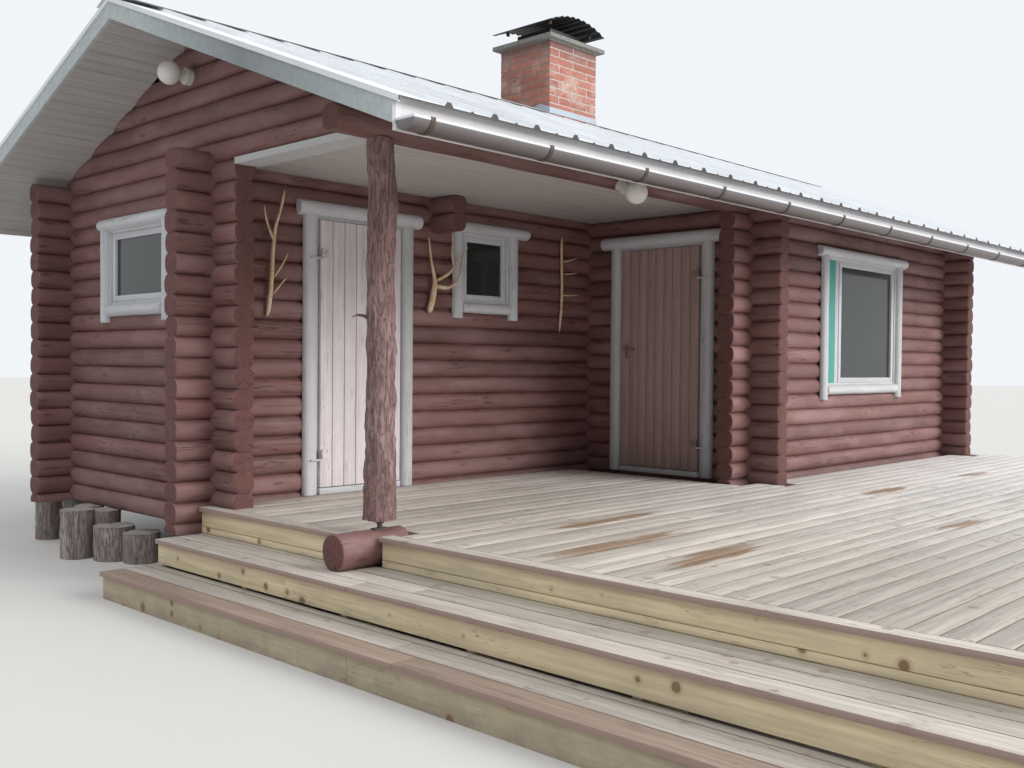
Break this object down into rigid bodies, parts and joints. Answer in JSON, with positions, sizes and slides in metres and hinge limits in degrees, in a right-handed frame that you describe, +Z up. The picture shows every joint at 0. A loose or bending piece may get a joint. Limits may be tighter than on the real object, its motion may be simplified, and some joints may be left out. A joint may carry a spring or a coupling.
{
  "type": "log cabin",
  "caption": "Round-log cabin with a recessed corner porch, low metal roof, brick chimney, plank terrace and long wooden steps.",
  "frame": {"origin": "Middle of the footprint's box, terrace included, at ground level.", "axes": "X runs along the eaves from the porch end to the right, Y runs from the terrace into the house, Z is up."},
  "size_m": [9.073, 8.45, 4.515],
  "materials": {
    "log": "dark red-brown stained logs, worn and checked",
    "bark": "bark with grey and brown patches",
    "casing": "pale bluish grey weathered paint",
    "left_door_paint": "pale pinkish worn paint",
    "right_door_paint": "pinkish brown worn boards",
    "trim": "white paint",
    "soffit": "grey painted boards",
    "floor_boards": "sawn boards",
    "deck": "weathered grey boards with damp patches",
    "riser_wood": "yellowed knotty pine",
    "roof_sheet": "pale grey coated steel, weathered",
    "gutter": "white coated steel, streaked",
    "flashing": "blue-grey sheet",
    "black_sheet": "black coated corrugated sheet",
    "iron": "dull dark iron with some rust",
    "brick": "fired clay brick with mortar joints and white bloom",
    "concrete": "rough grey concrete",
    "glass": "clear window glass",
    "vent": "teal green gauze",
    "lamp_plastic": "off-white lamp base",
    "globe": "opal white globe"
  },
  "bodies": {
    "cabin": {"gable_wall": "log", "gable_wall_infill": "log", "recess_wall": "log", "recess_wall_infill": "log", "side_wall": "log", "side_wall_infill": "log", "front_wall": "log", "front_wall_infill": "log", "right_gable_wall": "log", "back_wall": "log", "eaves_log": "log", "left_gable_top": "log", "right_gable_top": "log", "tie_beam": "log", "foundation_piers": "concrete", "foot_stumps": "bark", "floor": "floor_boards", "porch_ceiling": "soffit", "ceiling_trim": "trim", "post": "bark", "post_screw": "iron", "footing_log": "log", "deck_boards": "deck", "deck_joists": "riser_wood", "deck_legs": "riser_wood", "upper_riser": "riser_wood", "middle_riser": "riser_wood", "lower_riser": "riser_wood", "middle_tread": "deck", "lower_tread": "deck", "rim_boards": "riser_wood", "step_bearers": "riser_wood", "roof_body": "soffit", "front_roof_sheet": "roof_sheet", "back_roof_sheet": "roof_sheet", "ridge_cap": "roof_sheet", "rake_boards": "soffit", "fascias": "soffit", "gutter": "gutter", "gutter_straps": "gutter", "chimney": "brick", "chimney_slab": "concrete", "rain_cap": "black_sheet", "chimney_flashing": "flashing", "gable_window_frame": "casing", "small_window_frame": "casing", "front_window_frame": "casing", "window_glass": "glass", "vent_screen": "vent", "left_door_frame": "casing", "right_door_frame": "casing", "lamp_bases": "lamp_plastic", "lamp_globes": "globe"},
    "left_leaf": {"left_door": "left_door_paint", "left_door_fittings": "iron"},
    "right_leaf": {"right_door": "right_door_paint", "right_door_fittings": "iron"}
  },
  "joints": [
    {"name": "left_door_hinge", "type": "hinge", "parent": "cabin", "child": "left_leaf", "pos_m": [-3.0115, 1.147, 1.4685], "axis": [0, 0, 1], "range_deg": [-100, 0]},
    {"name": "right_door_hinge", "type": "hinge", "parent": "cabin", "child": "right_leaf", "pos_m": [-0.1195, 0.027, 1.4685], "axis": [0, 0, 1], "range_deg": [0, 100]}
  ]
}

····················

Extract all of the data shown above and repeat it verbatim.

— Result for this exercise —
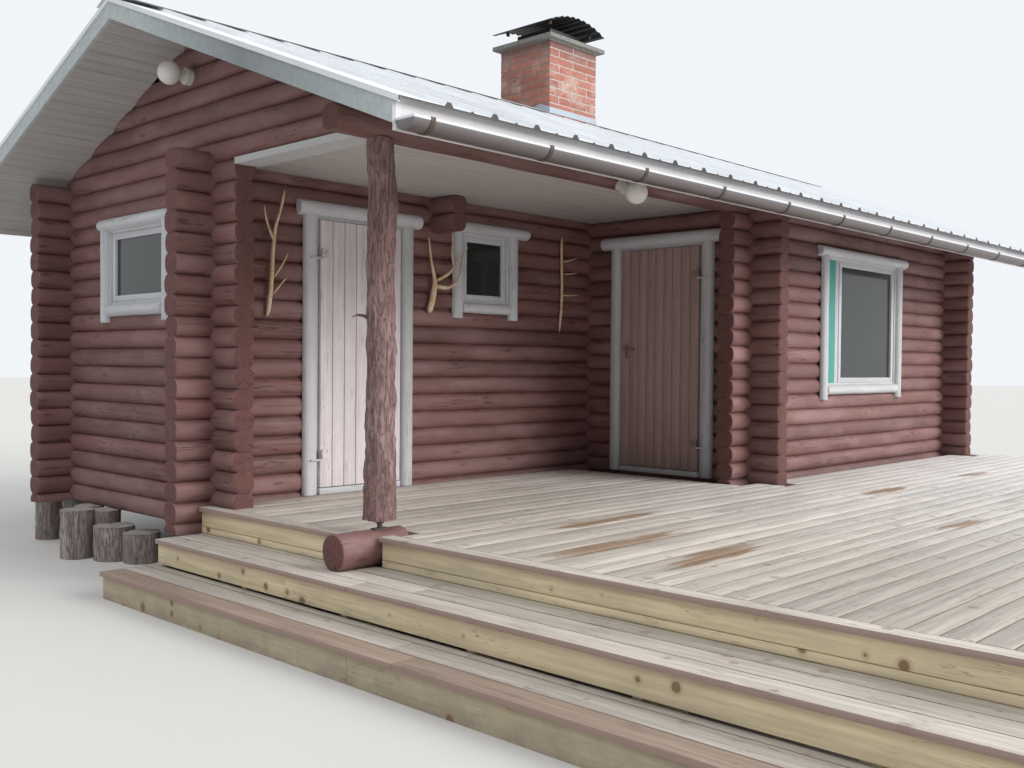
Break this object down into rigid bodies, parts and joints. Answer in JSON, with positions, sizes and slides in metres and hinge limits in degrees, in a right-handed frame that you describe, +Z up. The picture shows every joint at 0. A loose or bending piece may get a joint. Limits may be tighter than on the real object, its motion may be simplified, and some joints may be left out. A joint may carry a spring or a coupling.
{
  "type": "log cabin",
  "caption": "Round-log cabin with a recessed corner porch, low metal roof, brick chimney, plank terrace and long wooden steps.",
  "frame": {"origin": "Middle of the footprint's box, terrace included, at ground level.", "axes": "X runs along the eaves from the porch end to the right, Y runs from the terrace into the house, Z is up."},
  "size_m": [9.073, 8.45, 4.515],
  "materials": {
    "log": "dark red-brown stained logs, worn and checked",
    "bark": "bark with grey and brown patches",
    "casing": "pale bluish grey weathered paint",
    "left_door_paint": "pale pinkish worn paint",
    "right_door_paint": "pinkish brown worn boards",
    "trim": "white paint",
    "soffit": "grey painted boards",
    "floor_boards": "sawn boards",
    "deck": "weathered grey boards with damp patches",
    "riser_wood": "yellowed knotty pine",
    "roof_sheet": "pale grey coated steel, weathered",
    "gutter": "white coated steel, streaked",
    "flashing": "blue-grey sheet",
    "black_sheet": "black coated corrugated sheet",
    "iron": "dull dark iron with some rust",
    "brick": "fired clay brick with mortar joints and white bloom",
    "concrete": "rough grey concrete",
    "glass": "clear window glass",
    "vent": "teal green gauze",
    "lamp_plastic": "off-white lamp base",
    "globe": "opal white globe"
  },
  "bodies": {
    "cabin": {"gable_wall": "log", "gable_wall_infill": "log", "recess_wall": "log", "recess_wall_infill": "log", "side_wall": "log", "side_wall_infill": "log", "front_wall": "log", "front_wall_infill": "log", "right_gable_wall": "log", "back_wall": "log", "eaves_log": "log", "left_gable_top": "log", "right_gable_top": "log", "tie_beam": "log", "foundation_piers": "concrete", "foot_stumps": "bark", "floor": "floor_boards", "porch_ceiling": "soffit", "ceiling_trim": "trim", "post": "bark", "post_screw": "iron", "footing_log": "log", "deck_boards": "deck", "deck_joists": "riser_wood", "deck_legs": "riser_wood", "upper_riser": "riser_wood", "middle_riser": "riser_wood", "lower_riser": "riser_wood", "middle_tread": "deck", "lower_tread": "deck", "rim_boards": "riser_wood", "step_bearers": "riser_wood", "roof_body": "soffit", "front_roof_sheet": "roof_sheet", "back_roof_sheet": "roof_sheet", "ridge_cap": "roof_sheet", "rake_boards": "soffit", "fascias": "soffit", "gutter": "gutter", "gutter_straps": "gutter", "chimney": "brick", "chimney_slab": "concrete", "rain_cap": "black_sheet", "chimney_flashing": "flashing", "gable_window_frame": "casing", "small_window_frame": "casing", "front_window_frame": "casing", "window_glass": "glass", "vent_screen": "vent", "left_door_frame": "casing", "right_door_frame": "casing", "lamp_bases": "lamp_plastic", "lamp_globes": "globe"},
    "left_leaf": {"left_door": "left_door_paint", "left_door_fittings": "iron"},
    "right_leaf": {"right_door": "right_door_paint", "right_door_fittings": "iron"}
  },
  "joints": [
    {"name": "left_door_hinge", "type": "hinge", "parent": "cabin", "child": "left_leaf", "pos_m": [-3.0115, 1.147, 1.4685], "axis": [0, 0, 1], "range_deg": [-100, 0]},
    {"name": "right_door_hinge", "type": "hinge", "parent": "cabin", "child": "right_leaf", "pos_m": [-0.1195, 0.027, 1.4685], "axis": [0, 0, 1], "range_deg": [0, 100]}
  ]
}